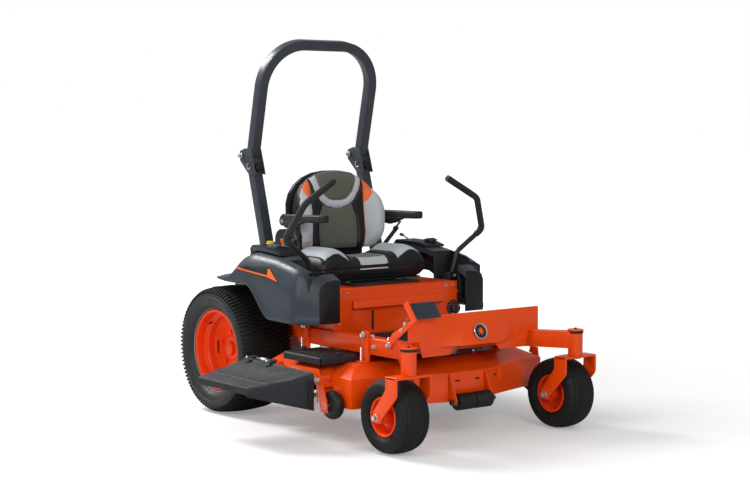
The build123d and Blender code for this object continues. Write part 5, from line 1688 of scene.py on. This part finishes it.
class MOWER_OT_belt_covers(bpy.types.Operator):
    """Builds the ribbed black covers over the outer belt pulleys"""
    bl_idname = "mower.belt_covers"
    bl_label = "Belt covers"

    def execute(self, context):
        round_node("belt_covers", "dark ribbed plastic", 0.003, 3)
        ribs = []
        for s in (-1, 1):
            for k in range(7):
                y = -0.915 + 0.0415 * k
                ribs.append(box_piece("cover_rib", (min(s * 0.432, s * 0.612), y - 0.005, 0.3830),
                                      (max(s * 0.432, s * 0.612), y + 0.005, 0.3875), 0.002, 2))
            ribs.append(box_piece("cover_step", (min(s * 0.470, s * 0.590), -0.895, 0.3835),
                                  (max(s * 0.470, s * 0.590), -0.690, 0.3855), 0.002, 2))
        dress(joined("cover_ribs", ribs), "dark ribbed plastic", "deck")
        knobs = []
        for s in (-1, 1):
            for y in (-0.925, -0.660):
                knob = spun("cover_knob", [(0, 0.016), (0.011, 0.015), (0.013, 0.012), (0.013, 0.004),
                                           (0.009, 0), (0, 0)], 24, open_ended=True)
                knobs.append(put(knob, (s * 0.520, y, 0.3835)))
        dress(soften(joined("cover_knobs", knobs), 0), "black plastic", "deck")
        return {"FINISHED"}


class MOWER_OT_chute(bpy.types.Operator):
    """Builds the moulded discharge chute with its creases, ribbed front wall and hinge clips"""
    bl_idname = "mower.chute"
    bl_label = "Discharge chute"

    def execute(self, context):
        hinge_x, end_x = -0.668, -0.953
        rows = [(0, 0.3350), (0.10, 0.3320), (0.115, 0.3260), (0.40, 0.3070), (0.415, 0.3035),
                (0.72, 0.2870), (0.735, 0.2820), (0.965, 0.2690), (0.99, 0.2640), (1.0, 0.2360)]
        stations = [-0.983, -0.960, -0.945, -0.905, -0.900, -0.780, -0.775, -0.640, -0.635, -0.500,
                    -0.495, -0.440, -0.422]
        fold = [(0.000, 1.0, 0.0), (0.000, 0.5, 0.0), (0.000, 0.0, 0.026), (0.0015, 0.0, 0.016),
                (0.006, 0.0, 0.007), (0.014, 0.0, 0.002)]
        columns = len(fold) + len(stations) - 1
        clear_selection()
        bpy.ops.mesh.primitive_grid_add(x_subdivisions=len(rows) - 1, y_subdivisions=columns - 1,
                                        size=1)
        sheet = named("chute_sheet")
        order = sorted(sheet.data.vertices, key=lambda v: (round(v.co.x, 4), round(v.co.y, 4)))
        for i, (share, z) in enumerate(rows):
            x = hinge_x + (end_x + 0.004 - hinge_x) * share
            slant = 0.148 * max(0.0, (share - 0.24) / 0.76)
            fore = stations[0] + slant
            low = min(0.154 - (x - hinge_x) * 0.26, z - 0.006)
            for k, (back, down, below) in enumerate(fold):
                drop = (z - 0.026 - low) * down + (0.026 if down else below)
                order[i * columns + k].co = (x, fore + back, max(z - drop, low + 0.0003 * k))
            for k, y in enumerate(stations[1:], 1):
                place = fore + (y - stations[0]) * (stations[-1] - fore) / (stations[-1] - stations[0])
                dip = 0.0022 if k in (4, 5) and 2 <= i <= 7 else 0
                order[i * columns + len(fold) + k - 1].co = (x, place, z - dip)
        edit(sheet)
        choose(sheet, lambda f: middle(f).x > -0.692 and not -0.640 < middle(f).y < -0.470)
        bpy.ops.mesh.delete(type="FACE")
        bpy.ops.mesh.select_all(action="SELECT")
        bpy.ops.mesh.normals_make_consistent(inside=False)
        done()
        if sum(p.normal.z for p in sheet.data.polygons) < 0:
            edit(sheet)
            bpy.ops.mesh.flip_normals()
            done()
        modify(sheet, "SOLIDIFY", thickness=0.0048, offset=-1)
        soften(sheet, 0.0014, 2, 34, 40)
        wall = []
        for x in (-0.704, -0.722, -0.952):
            high = track([(-0.953, 0.245), (-0.668, 0.318)], x) - 0.008
            y = -0.9835 if x > -0.76 else -0.8375
            wall.append(box_piece("chute_rib", (x - 0.0035, y - 0.0014, 0.172 - (x + 0.692) * 0.22),
                                  (x + 0.0035, y + 0.003, high), 0.0012))
        barrel = bar("chute_barrel", [(-0.668, -0.6585, 0.3325), (-0.668, -0.4565, 0.3325)], 0.0105)
        piece = joined("chute_shell", [sheet] + wall)
        dress(piece, "chute plastic", "chute", ["chute"])
        dress(barrel, "slate body plastic", "chute")
        clips = []
        for y in (-0.640, -0.475):
            clips.append(plate("hinge_clip", [(-0.664, y - 0.014, 0.3440), (-0.720, y - 0.014, 0.3365),
                                              (-0.738, y, 0.3340), (-0.720, y + 0.014, 0.3365),
                                              (-0.664, y + 0.014, 0.3440)], (0, 0, 0.0040), 0.0012))
        dress(joined("hinge_clips", clips), "slate bar paint", "chute")
        bolts("hinge_bolts", "chute", [((-0.712, y, 0.3412), UP, 0.0085) for y in (-0.640, -0.475)])
        coils = []
        for k in range(9):
            ring = spun("hinge_spring", [(0.0112, -0.0016), (0.0132, -0.0010), (0.0132, 0.0010),
                                         (0.0112, 0.0016)], 20)
            coils.append(put(ring, (-0.668, -0.570 + 0.0042 * k, 0.3325), (0, 1, 0)))
        dress(soften(joined("hinge_spring", coils), 0), "bright steel", "chute")
        return {"FINISHED"}


class MOWER_OT_deck_wheels(bpy.types.Operator):
    """Builds the deck's gauge wheels and ribbed front rollers"""
    bl_idname = "mower.deck_wheels"
    bl_label = "Deck wheels"

    def execute(self, context):
        wheel = spun("gauge_tyre", [(0.0082, -0.0278), (0.0170, -0.0278), (0.0180, -0.0250),
                                    (0.0360, -0.0205), (0.0400, -0.0245), (0.0460, -0.0250),
                                    (0.0560, -0.0215), (0.0618, -0.0130), (0.0640, 0.0),
                                    (0.0618, 0.0130), (0.0560, 0.0215), (0.0460, 0.0250),
                                    (0.0400, 0.0245), (0.0360, 0.0205), (0.0180, 0.0250),
                                    (0.0170, 0.0278), (0.0082, 0.0278)], 64)
        soften(wheel, 0, smooth=40)
        for side in BOTH:
            low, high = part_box("gauge_wheel_" + side)
            piece = put(another(wheel, "gauge_tyre_" + side), (low + high) / 2, LEFT * SIDE[side])
            dress(piece, "roller rubber", "gauge_wheel_" + side,
                  ["gauge_wheel_" + side])
        bpy.data.objects.remove(wheel)
        low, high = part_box("front_rollers")
        axis = (low + high) / 2
        halves = []
        for s in (-1, 1):
            section = [(0.0082, 0), (0.0300, 0), (0.0355, 0.0020)]
            for k in range(7):
                at = 0.008 + 0.0130 * k
                section += [(0.0380, at), (0.0380, at + 0.0075), (0.0352, at + 0.0090),
                            (0.0352, at + 0.0115)]
            section += [(0.0355, 0.0965), (0.0300, 0.0980), (0.0082, 0.0980)]
            half = spun("roller_half", section, 48)
            halves.append(put(half, axis + LEFT * s * 0.0020, LEFT * s))
        rollers = soften(joined("front_roller_pair", halves), 0.0006, 2, 35, 40)
        dress(rollers, "roller rubber", "front_rollers", ["front_rollers"])
        return {"FINISHED"}


# ---- engine, drives and pedal ----
class MOWER_OT_engine(bpy.types.Operator):
    """Details the engine, its shroud with screen, the silencer, guard and drive units"""
    bl_idname = "mower.engine"
    bl_label = "Engine"

    def execute(self, context):
        round_node("engine_block", "cast aluminium", 0.004, 3)
        round_node("engine_shroud", "black plastic", 0.004, 3)
        round_node("engine_guard", "black satin paint", 0, 1)
        round_node("transaxles", "cast aluminium", 0.003, 2)
        round_node("muffler", "burnt steel", 0.002)
        screen = [spun("screen_ring", [(r, 0), (r + 0.0030, 0), (r + 0.0030, 0.0022), (r, 0.0022)], 48)
                  for r in (0.018, 0.032, 0.046, 0.060, 0.074, 0.088)]
        for k in range(12):
            spoke = box_piece("screen_spoke", (0.016, -0.0012, -0.0004), (0.096, 0.0012, 0.0018),
                              0.0003, 1)
            screen.append(put(spoke, (0, 0, 0), UP, 2 * pi * k / 12))
        screen = joined("cooling_screen", screen)
        dress(put(screen, (0, 0.180, 0.8005)), "black satin paint", "chassis")
        fins = []
        for s in (-1, 1):
            for k in range(6):
                z = 0.528 + 0.018 * k
                fins.append(box_piece("cylinder_fin", (min(s * 0.145, s * 0.222), 0.106, z),
                                      (max(s * 0.145, s * 0.222), 0.274, z + 0.004), 0.001, 1))
        dress(joined("cylinder_fins", fins), "cast aluminium", "chassis")
        filter_piece = spun("oil_filter", [(0, 0.070), (0.028, 0.070), (0.034, 0.066), (0.036, 0.058),
                                           (0.036, 0.006), (0.033, 0), (0, 0)], 40, open_ended=True)
        put(soften(filter_piece, 0), (0.120, 0.326, 0.530), (0.2, 1, 0))
        dress(filter_piece, "yellow plastic", "chassis")
        ribs = []
        for k in range(9):
            x = -0.120 + 0.030 * k
            ribs.append(box_piece("air_box_rib", (x - 0.004, 0.0245, 0.760), (x + 0.004, 0.0325, 0.792),
                                  0.0015, 1))
        dress(joined("air_box_ribs", ribs), "black plastic", "chassis")
        places = [((s * x, y, 0.7615), UP, 0.0095) for s in (-1, 1) for x, y in ((0.150, 0.075),
                                                                               (0.150, 0.290))]
        places += [((s * 0.3305, y, 0.345), LEFT * s, 0.0100) for s in (-1, 1) for y in (-0.06, 0.06)]
        bolts("engine_bolts", "chassis", places)
        shield = []
        for k in range(8):
            x = -0.1225 + 0.035 * k
            shield.append(box_piece("heat_louvre", (x - 0.011, 0.4665, 0.535), (x + 0.011, 0.4790, 0.600),
                                    0.003, 2))
        dress(joined("heat_shield", shield), "burnt steel", "chassis")
        return {"FINISHED"}


class MOWER_OT_pedal(bpy.types.Operator):
    """Builds the deck lift pedal from a bevelled arm and a ribbed pad"""
    bl_idname = "mower.pedal"
    bl_label = "Lift pedal"

    def execute(self, context):
        round_node("deck_lift_pedal", "gloss orange paint", 0.0018)
        low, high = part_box("deck_lift_pedal")
        slope = Vector((0, -0.80, 0.60)).normalized()
        pad = plate("pedal_pad", [(-0.394, -1.3125, 0.5735), (-0.246, -1.3125, 0.5735),
                                  (-0.246, -1.2640, 0.6385), (-0.394, -1.2640, 0.6385)],
                    slope * 0.0065, 0.002)
        ribs = []
        for k in range(6):
            low_point = Vector((0, -1.3125, 0.5735)).lerp(Vector((0, -1.2640, 0.6385)), 0.12 + 0.15 * k)
            rib = plate("pad_rib", [(-0.386, low_point.y, low_point.z),
                                    (-0.254, low_point.y, low_point.z),
                                    (-0.254, low_point.y + 0.0030, low_point.z + 0.0040),
                                    (-0.386, low_point.y + 0.0030, low_point.z + 0.0040)],
                        slope * 0.0085, 0.0006, 1)
            ribs.append(rib)
        dress(joined("pedal_pad", [pad] + ribs), "slate body plastic", "deck_lift_pedal")
        bolts("pedal_bolts", "deck_lift_pedal",
              [((-0.4095, -1.150, 0.446), -LEFT, 0.0140),
               ((-0.4058, -1.262, 0.552), -LEFT, 0.0095), ((-0.4058, -1.236, 0.520), -LEFT, 0.0095)])
        return {"FINISHED"}


class MOWER_PT_panel(bpy.types.Panel):
    """Lists the mower's colours, sizes and building steps"""
    bl_idname = "MOWER_PT_panel"
    bl_label = "Zero turn mower"
    bl_space_type = "VIEW_3D"
    bl_region_type = "UI"
    bl_category = "Mower"

    def draw(self, context):
        looks = context.scene.mower_looks
        for key in MowerLooks.__annotations__:
            self.layout.prop(looks, key)
        for step in STEPS:
            self.layout.operator(step.bl_idname)


STEPS = (MOWER_OT_stage, MOWER_OT_finishes, MOWER_OT_drive_tyres, MOWER_OT_drive_rims,
         MOWER_OT_caster_wheels, MOWER_OT_forks, MOWER_OT_frame, MOWER_OT_foot_panel,
         MOWER_OT_seat_box, MOWER_OT_roll_bar, MOWER_OT_levers, MOWER_OT_backrest,
         MOWER_OT_cushion, MOWER_OT_seat_base, MOWER_OT_armrests, MOWER_OT_seat_belt,
         MOWER_OT_fenders, MOWER_OT_consoles, MOWER_OT_controls, MOWER_OT_deck,
         MOWER_OT_belt_covers, MOWER_OT_chute, MOWER_OT_deck_wheels, MOWER_OT_engine,
         MOWER_OT_pedal)
CLASSES = (MowerLooks,) + STEPS + (MOWER_PT_panel,)


def register():
    for made in CLASSES:
        bpy.utils.register_class(made)
    bpy.types.Scene.mower_looks = bpy.props.PointerProperty(type=MowerLooks)


def unregister():
    del bpy.types.Scene.mower_looks
    for made in reversed(CLASSES):
        bpy.utils.unregister_class(made)


def main():
    """Builds the whole mower."""
    register()
    for step in STEPS:
        group, call = step.bl_idname.split(".")
        getattr(getattr(bpy.ops, group), call)()


if __name__ == "__main__":
    main()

==============================

■ YOUR GOAL
Go through the material and select each line with the string "from" in it.

■ RESULT BELOW
The build123d and Blender code for this object continues. Write part 5, from line 1688 of scene.py on. This part finishes it.
    """Builds the deck lift pedal from a bevelled arm and a ribbed pad"""